While ONS publicly discloses a scientific creation and encourages potential modification, it does not promote/encourage stealing the idea. Scientists are still protected from patent infringement. Now, if a competitor sees the notebook entries and makes non-obvious changes to the idea, then they can be granted a new patent, if filed. That is no different from how the patent process currently operates, it simply speeds up the process.
Filing a provision for every idea ever produced and paying $125 every time is a waste of money and resources. It is highly unlikely that every idea/invention will come to fruition. It also gives the US patent office a lot of unnecessary paperwork, and could actually stifle innovation and creativity. ONS would in turn allow a researcher to disseminate their ideas and protect the best ones for the original creator. Resources could be better used to fight for the best ideas and allow others to develop the ideas that won’t necessarily get the same level of attention or ever be produced.

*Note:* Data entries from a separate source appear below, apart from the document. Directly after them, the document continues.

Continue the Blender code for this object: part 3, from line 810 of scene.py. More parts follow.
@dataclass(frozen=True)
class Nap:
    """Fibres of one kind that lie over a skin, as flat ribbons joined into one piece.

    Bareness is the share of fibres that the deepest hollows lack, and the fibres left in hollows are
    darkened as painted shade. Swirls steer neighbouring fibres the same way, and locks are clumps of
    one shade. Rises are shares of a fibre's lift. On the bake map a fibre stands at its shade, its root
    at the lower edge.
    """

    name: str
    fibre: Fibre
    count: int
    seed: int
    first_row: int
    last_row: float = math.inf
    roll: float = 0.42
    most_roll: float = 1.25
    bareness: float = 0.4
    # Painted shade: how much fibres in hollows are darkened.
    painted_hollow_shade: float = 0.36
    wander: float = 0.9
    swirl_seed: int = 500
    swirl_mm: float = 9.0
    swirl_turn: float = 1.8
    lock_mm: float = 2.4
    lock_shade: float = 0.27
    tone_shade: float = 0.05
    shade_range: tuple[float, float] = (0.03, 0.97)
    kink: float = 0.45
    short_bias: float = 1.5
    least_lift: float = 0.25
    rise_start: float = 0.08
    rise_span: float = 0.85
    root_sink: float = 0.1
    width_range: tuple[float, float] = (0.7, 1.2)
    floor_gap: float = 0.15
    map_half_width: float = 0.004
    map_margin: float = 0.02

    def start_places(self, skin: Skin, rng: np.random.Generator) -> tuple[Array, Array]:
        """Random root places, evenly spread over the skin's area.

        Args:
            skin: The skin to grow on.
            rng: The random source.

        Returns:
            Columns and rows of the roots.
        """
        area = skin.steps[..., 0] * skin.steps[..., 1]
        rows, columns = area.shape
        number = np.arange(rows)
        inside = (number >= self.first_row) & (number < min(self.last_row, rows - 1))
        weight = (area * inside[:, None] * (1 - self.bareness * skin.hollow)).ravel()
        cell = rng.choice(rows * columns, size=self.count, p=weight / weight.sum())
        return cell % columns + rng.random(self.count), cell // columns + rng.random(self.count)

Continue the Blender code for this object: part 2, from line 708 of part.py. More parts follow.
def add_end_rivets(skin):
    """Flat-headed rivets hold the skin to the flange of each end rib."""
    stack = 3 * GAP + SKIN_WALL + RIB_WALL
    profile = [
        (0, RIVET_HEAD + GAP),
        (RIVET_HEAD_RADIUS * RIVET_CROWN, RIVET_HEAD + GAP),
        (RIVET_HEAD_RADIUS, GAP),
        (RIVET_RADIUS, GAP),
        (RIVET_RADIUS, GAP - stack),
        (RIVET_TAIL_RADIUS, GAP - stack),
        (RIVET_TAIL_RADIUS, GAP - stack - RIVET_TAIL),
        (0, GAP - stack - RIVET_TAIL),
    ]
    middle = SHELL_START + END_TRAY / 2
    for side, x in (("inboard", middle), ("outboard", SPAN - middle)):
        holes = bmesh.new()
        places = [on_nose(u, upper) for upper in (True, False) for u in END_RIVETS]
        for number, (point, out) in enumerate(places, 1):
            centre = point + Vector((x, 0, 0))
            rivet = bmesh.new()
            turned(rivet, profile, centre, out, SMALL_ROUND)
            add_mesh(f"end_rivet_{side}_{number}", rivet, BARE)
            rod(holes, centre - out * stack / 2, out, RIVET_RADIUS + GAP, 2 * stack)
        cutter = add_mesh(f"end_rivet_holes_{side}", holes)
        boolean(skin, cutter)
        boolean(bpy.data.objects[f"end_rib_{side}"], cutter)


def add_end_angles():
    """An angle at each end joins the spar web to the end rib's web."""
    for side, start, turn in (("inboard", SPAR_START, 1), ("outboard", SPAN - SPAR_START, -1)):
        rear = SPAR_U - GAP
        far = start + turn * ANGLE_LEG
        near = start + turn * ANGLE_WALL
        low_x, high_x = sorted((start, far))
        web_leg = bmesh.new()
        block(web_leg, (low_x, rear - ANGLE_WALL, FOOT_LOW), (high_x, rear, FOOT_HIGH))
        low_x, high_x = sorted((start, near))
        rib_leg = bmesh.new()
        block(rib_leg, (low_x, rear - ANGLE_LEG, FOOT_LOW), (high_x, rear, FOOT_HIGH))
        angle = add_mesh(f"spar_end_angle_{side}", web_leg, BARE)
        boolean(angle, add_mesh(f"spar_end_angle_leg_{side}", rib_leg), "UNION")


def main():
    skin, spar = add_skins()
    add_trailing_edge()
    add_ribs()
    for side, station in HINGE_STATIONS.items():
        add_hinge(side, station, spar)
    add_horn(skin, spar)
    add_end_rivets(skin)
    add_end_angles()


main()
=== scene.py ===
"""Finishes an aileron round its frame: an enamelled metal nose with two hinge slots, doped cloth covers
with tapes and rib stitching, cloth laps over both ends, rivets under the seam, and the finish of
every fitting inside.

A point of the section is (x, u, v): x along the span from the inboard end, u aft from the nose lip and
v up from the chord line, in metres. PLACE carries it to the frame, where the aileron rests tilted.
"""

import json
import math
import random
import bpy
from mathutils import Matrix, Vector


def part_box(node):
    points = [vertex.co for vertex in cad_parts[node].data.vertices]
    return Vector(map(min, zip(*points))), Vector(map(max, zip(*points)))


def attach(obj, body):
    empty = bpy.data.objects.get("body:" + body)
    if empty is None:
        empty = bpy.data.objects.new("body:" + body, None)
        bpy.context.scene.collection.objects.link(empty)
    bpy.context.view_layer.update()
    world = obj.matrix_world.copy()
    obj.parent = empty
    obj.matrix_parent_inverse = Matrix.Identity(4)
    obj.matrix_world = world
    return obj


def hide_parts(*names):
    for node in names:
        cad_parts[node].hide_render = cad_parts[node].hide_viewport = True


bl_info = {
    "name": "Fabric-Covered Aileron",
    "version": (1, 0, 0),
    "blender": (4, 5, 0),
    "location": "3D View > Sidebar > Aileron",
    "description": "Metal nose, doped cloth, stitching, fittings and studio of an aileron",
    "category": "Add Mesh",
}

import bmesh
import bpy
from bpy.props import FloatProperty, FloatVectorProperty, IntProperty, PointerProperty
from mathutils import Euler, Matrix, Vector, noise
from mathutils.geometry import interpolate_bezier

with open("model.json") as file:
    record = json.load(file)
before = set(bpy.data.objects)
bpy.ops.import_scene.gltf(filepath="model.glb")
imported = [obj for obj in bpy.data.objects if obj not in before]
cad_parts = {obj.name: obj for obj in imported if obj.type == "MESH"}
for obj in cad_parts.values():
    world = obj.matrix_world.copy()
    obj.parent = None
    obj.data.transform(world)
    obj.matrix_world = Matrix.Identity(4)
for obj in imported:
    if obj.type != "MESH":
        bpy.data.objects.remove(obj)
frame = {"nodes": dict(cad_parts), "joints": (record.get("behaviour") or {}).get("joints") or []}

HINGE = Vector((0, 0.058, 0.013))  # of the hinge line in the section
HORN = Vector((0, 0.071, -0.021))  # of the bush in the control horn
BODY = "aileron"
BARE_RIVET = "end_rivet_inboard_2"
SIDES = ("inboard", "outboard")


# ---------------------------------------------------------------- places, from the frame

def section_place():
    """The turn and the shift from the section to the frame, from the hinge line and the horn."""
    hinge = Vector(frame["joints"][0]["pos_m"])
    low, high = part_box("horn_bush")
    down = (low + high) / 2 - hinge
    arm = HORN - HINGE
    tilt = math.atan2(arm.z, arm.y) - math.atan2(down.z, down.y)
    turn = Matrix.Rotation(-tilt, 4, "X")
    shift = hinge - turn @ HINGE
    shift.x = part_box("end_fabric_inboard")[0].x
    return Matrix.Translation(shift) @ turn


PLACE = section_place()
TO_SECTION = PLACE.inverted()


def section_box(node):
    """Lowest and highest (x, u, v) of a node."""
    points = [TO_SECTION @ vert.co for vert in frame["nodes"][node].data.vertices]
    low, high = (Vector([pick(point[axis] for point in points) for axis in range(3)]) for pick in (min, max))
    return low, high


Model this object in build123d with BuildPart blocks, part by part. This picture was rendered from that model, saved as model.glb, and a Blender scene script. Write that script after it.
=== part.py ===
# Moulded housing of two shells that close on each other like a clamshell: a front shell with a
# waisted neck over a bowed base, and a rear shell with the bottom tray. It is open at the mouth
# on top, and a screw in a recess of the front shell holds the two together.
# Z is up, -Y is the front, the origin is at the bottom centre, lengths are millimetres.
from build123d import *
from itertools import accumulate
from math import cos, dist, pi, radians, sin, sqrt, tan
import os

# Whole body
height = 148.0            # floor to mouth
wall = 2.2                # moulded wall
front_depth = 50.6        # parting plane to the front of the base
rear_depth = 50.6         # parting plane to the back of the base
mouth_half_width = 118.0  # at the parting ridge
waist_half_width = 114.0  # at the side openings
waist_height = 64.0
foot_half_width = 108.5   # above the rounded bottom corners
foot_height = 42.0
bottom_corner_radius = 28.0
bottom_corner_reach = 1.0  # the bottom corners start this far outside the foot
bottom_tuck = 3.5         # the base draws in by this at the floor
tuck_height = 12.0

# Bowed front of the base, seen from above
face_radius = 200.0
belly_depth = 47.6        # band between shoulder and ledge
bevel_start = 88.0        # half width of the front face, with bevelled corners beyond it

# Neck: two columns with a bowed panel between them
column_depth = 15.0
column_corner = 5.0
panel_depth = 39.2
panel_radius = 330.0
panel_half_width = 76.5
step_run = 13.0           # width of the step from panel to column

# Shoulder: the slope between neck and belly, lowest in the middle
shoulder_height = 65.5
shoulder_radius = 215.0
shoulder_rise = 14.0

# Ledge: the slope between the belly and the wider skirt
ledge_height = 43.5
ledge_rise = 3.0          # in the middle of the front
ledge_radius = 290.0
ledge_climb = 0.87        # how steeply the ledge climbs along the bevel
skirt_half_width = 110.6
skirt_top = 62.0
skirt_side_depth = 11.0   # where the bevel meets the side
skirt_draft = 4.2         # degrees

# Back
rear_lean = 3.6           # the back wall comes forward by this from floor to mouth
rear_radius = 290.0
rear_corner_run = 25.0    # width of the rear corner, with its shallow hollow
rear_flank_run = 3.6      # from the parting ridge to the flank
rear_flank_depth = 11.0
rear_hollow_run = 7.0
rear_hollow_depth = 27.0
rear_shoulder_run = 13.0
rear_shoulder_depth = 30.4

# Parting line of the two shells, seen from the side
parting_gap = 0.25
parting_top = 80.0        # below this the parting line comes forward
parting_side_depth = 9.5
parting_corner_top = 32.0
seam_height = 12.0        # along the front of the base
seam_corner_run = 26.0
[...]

In this way ONS could be used as a defensive tactic to protect a scientist from losing his/her best ideas. It is also possible for open notebook science to be used as an offensive tactic. In this maneuver, the documentation of ideas born from discussions or other endeavors creates prior art (which is essentially the same as public disclosure). An invention disclosed in prior art is exempt from patent protection. So in the case of public disclosure via ONS inventions would be blocked from filing for patent. Hypothetically, a researcher could publish any and all ideas, techniques, or technologies and prevent all competitors (and peers) from filing for patent.
In the interest of sharing research information, open notebook science may be the best protection against impediments in the scientific process.